Task instructions. State how many lines of the listing below include the word "rigid". Give only the number.

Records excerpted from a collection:
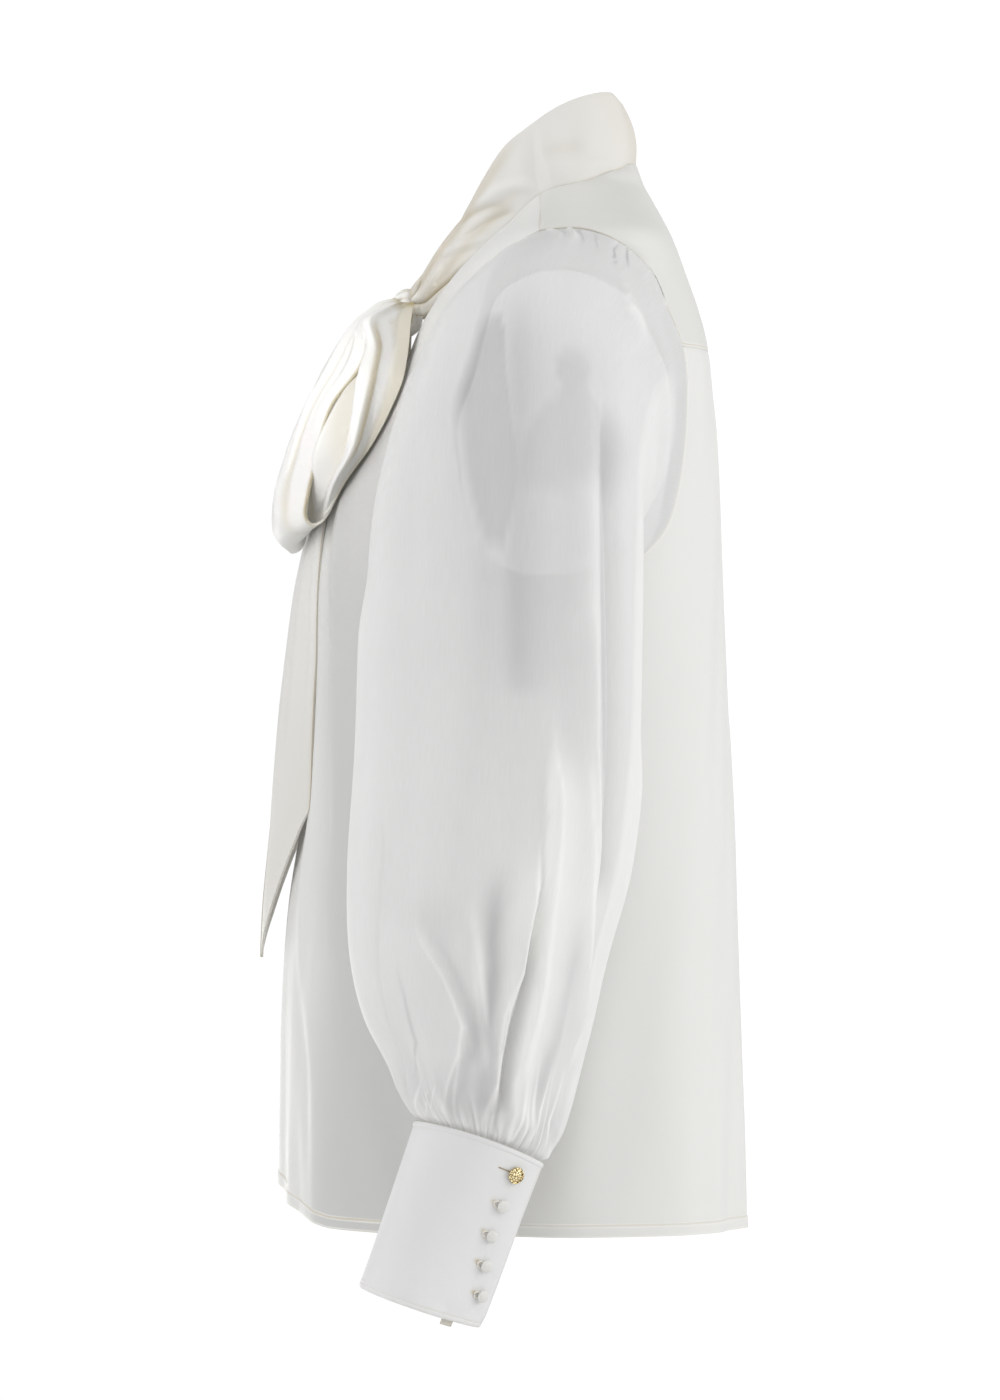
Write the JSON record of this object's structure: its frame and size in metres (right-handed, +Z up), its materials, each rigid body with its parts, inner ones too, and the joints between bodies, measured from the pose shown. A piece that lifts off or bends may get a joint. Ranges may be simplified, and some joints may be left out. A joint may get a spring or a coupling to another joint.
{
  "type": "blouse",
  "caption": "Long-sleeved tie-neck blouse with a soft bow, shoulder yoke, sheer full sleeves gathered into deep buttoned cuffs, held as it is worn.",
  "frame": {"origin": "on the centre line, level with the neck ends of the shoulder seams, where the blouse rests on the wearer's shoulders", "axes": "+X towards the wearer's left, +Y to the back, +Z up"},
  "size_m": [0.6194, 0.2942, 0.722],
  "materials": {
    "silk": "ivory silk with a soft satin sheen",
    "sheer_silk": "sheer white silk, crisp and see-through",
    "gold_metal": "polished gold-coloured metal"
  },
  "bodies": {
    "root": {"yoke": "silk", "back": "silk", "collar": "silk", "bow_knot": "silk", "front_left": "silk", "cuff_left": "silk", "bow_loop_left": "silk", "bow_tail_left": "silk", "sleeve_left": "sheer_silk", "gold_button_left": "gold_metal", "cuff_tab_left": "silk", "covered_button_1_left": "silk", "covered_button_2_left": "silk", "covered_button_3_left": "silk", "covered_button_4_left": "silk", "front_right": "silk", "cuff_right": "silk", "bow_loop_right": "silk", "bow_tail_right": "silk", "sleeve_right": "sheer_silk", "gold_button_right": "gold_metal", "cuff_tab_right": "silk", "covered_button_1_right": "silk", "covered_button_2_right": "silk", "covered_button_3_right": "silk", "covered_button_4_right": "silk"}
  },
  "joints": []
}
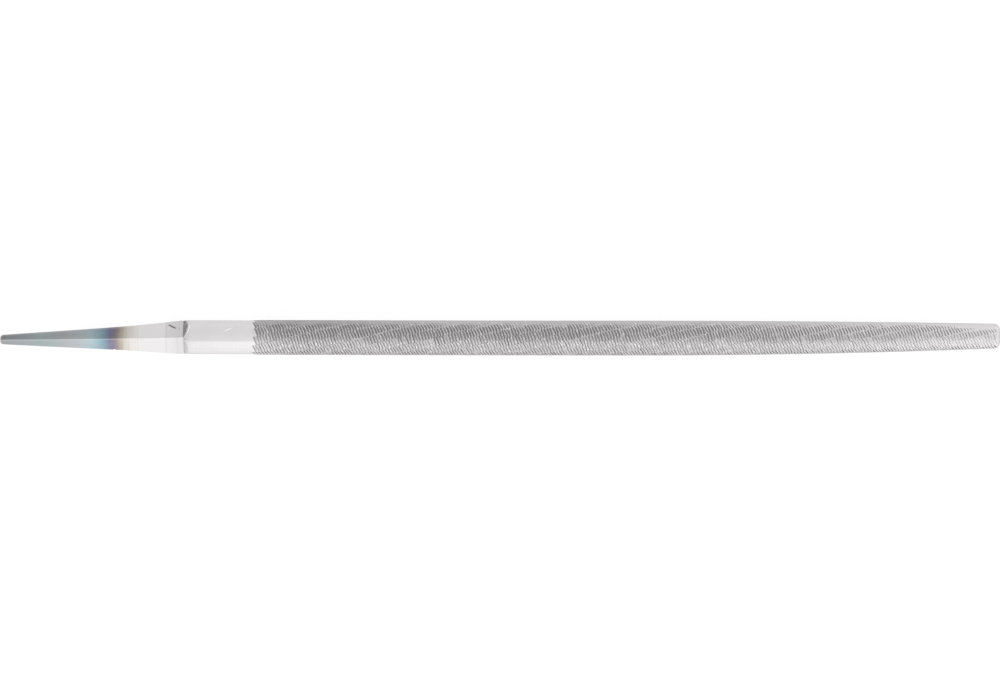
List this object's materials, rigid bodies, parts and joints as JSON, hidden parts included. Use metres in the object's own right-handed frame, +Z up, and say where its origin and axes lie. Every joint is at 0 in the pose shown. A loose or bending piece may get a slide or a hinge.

Answer to the task. 2